Let me digress. I visited the Soviet Union (back when it was one nation) and dropped in on a classroom where students were inculcated with how things must be done. It was a polite, respectful, ordered experience, but without cerebral energy, replete of enthusiasm for the joy of learning, and lacking the wow factor of students independently figuring out how to do something. Seeing the end of that powerful nation, I arrived at different conclusions than the politicians and the economists. I saw a nation starved to death for creativity. Without that ethereal trait, learning didn’t transfer. Without transfer, life required increasingly more scaffolding and prompting until it collapsed in on itself like a hollowed out orange.

So how do you create the inquiry-based classroom? Here’s advice from a few of my efriend teachers:

  1. ask open-ended questions and be open-minded about conclusions
  2. provide hands-on experiences
  3. use groups to foster learning
  4. encourage self-paced learning. Be open to the student who learns less but deeper as much as the student who learns a wider breadth
  5. differentiate instruction. Everyone learns in their own way
  6. look for evidence of learning in unusual places. It may be from the child with his/her hand up, but it may also be from the learner who teaches mom how to use email
  7. understand ‘assessment’ comes in many shapes. It may be a summative quiz, a formative simulation, a rubric, or a game that requires knowledge to succeed. It may be anecdotal or peer-to-peer. Whatever approach shows students are transferring knowledge from your classroom to life is a legitimate assessment
  8. be flexible. Class won’t always (probably never) go as your mind’s eye saw it. That’s OK. Learn with students. Observe their progress and adapt to their path.
  9. give up the idea that teaching requires control. Refer to #8–Be flexible
  10. facilitate student learning in a way that works for them. Trust that they will come up with the questions required to reach the Big Ideas

In the end, know that inquiry-based teaching is not about learning for the moment. You’re creating life-long learners, the individuals who will solve the world’s problems in ten years. How do you ensure they are ready?


Jacqui Murray has been teaching K-8 technology for 15 years. She is the editor/author of over a hundred tech ed resources including a K-8 technology curriculum, K-8 keyboard curriculum, K-8 Digital Citizenship curriculum. She is an adjunct professor in tech ed, CSG Master Teacher, webmaster for six blogs, an Amazon Vine Voice book reviewer, Editorial Review Board member for Journal for Computing Teachers, CAEP reviewer, CSTA presentation reviewer, freelance journalist on tech ed topics, and a weekly contributor to TeachHUB. You can find her resources at Structured Learning.

updated 5-20-16

Author: Jacqui
Jacqui Murray has been teaching K-18 technology for 30 years. She is the editor/author of over a hundred tech ed resources including a K-12 technology curriculum, K-8 keyboard curriculum, K-8 Digital Citizenship curriculum. She is an adjunct professor in tech ed, Master Teacher, webmaster for four blogs, an Amazon Vine Voice, CSTA presentation reviewer, freelance journalist on tech ed topics, contributor to NEA Today, and author of the tech thrillers, To Hunt a Sub and Twenty-four Days. You can find her resources at Structured Learning.

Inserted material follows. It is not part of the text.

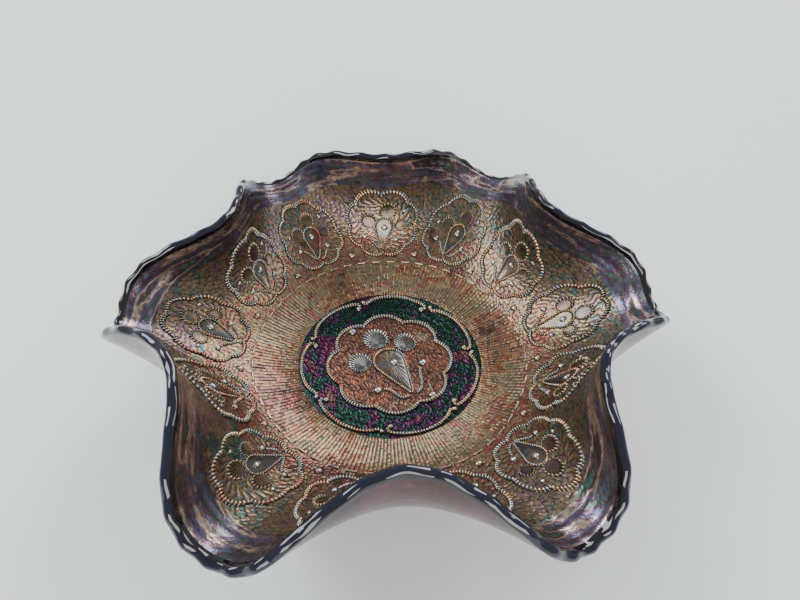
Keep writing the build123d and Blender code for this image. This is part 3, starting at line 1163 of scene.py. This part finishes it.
@dataclass
class Rim:
    """The fire-polished edge: a thick rounded lip with shallow scallops."""

    start: float = 0.975
    shoulder: float = 0.987
    lip_rise: float = 0.99
    lip: float = 1.35
    scallops: int = 72
    scallop_depth: float = 0.4
    pinch: float = 0.35
    side_rows: int = 6
    lip_rows: int = 13
    columns: int = 1440

    def build(self) -> None:
        """Make the lip and dress it."""
        sides, over = self.side_rows, self.lip_rows
        straight = np.linspace(self.start, self.shoulder, sides)
        turn = np.linspace(-pi / 2, pi / 2, over + 2)[1:-1]
        rises = np.concatenate((straight, np.full(over, self.lip_rise), straight[::-1], straight[:1]))
        depths = np.concatenate((np.zeros(sides), 0.5 + 0.5 * np.sin(turn), np.ones(sides), np.zeros(1)))
        lips = np.concatenate((np.zeros(sides), np.cos(turn), np.zeros(sides + 1)))

        def shape(s: Array, t: Array) -> tuple[Array, dict]:
            """Wrap the grid into the lip: s runs around the bowl and t over the edge."""
            row = np.round(t * (len(rises) - 1)).astype(int)
            angle = s * tau
            points = FORM.glass(rises[row], angle, depths[row])
            top, below = np.full_like(s, 1.0), np.full_like(s, 0.99)
            along = FORM.glass(top, angle, top * 0.5) - FORM.glass(below, angle, top * 0.5)
            along = along / np.linalg.norm(along, axis=-1, keepdims=True)
            scallop = np.cos(self.scallops * angle)
            reach = lips[row] * (self.lip + self.scallop_depth * scallop)
            pinch = -self.pinch * (1 - scallop) / 2 * np.sign(depths[row] - 0.5) * lips[row]
            points = points + along * reach[:, None]
            points = points + FORM.inward(rises[row], angle) * pinch[:, None]
            return points, {"lip": lips[row]}

        piece = wrapped_grid("rim_lip", self.columns, len(rises) - 1, shape)
        close_seams(piece)
        finished(smoothed(piece), PolishedEdge().material(), "cobalt_rim", "rim_edge")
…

6 thoughts on “11 Ways to be an Inquiry-based Teacher

  1. Great post! I believe that wonder is at the heart of inquiry-based learning. It can be a natural motivator to get students to explore all the possibilities.

    Thanks, for this post!

    Laura

  2. Good read as I start the first day of my 37th year of being a Tech teacher. Sometimes it’s easy to become discouraged in the face of repeated standardized tests, annual yearly growth, and all the other quantitative measuring devices. What we teach is so important and yet not easily measured. Have a great year!

  3. 37 years! You are my hero. I can’t imagine how many changes you’ve implemented. Tech is one of the fastest-moving classes I know. Music rarely changes. How about PE? But tech–every year, there’s something new.

    Have a great year, Jon.

  4. Am making small inroads in inquiry. My co-teacher is a brand new teacher and very “teach from the blackboard while screaming”. It is challenging teaching her as well as the students; a real balancing act! But my students are struggling learners and they really blossom when I put these opportunities in front of them. I am slowly seeing them get excited about the learning and the discussion. It is messy and unscripted but the knowledge flies so fast! My message to anyone working with this method: persevere! Your students will be glad you did. And for those with those multiple choice demons hanging over your students’ (and your) heads- always take time to scaffold to the test questions and have the class share test taking methods and solutions. This gives the students power over that test!

    1. I’m surprised new teachers learn that approach. I thought ed schools were coming around. Interesting. Hopefully, she’ll see the real difference in student learning through your example.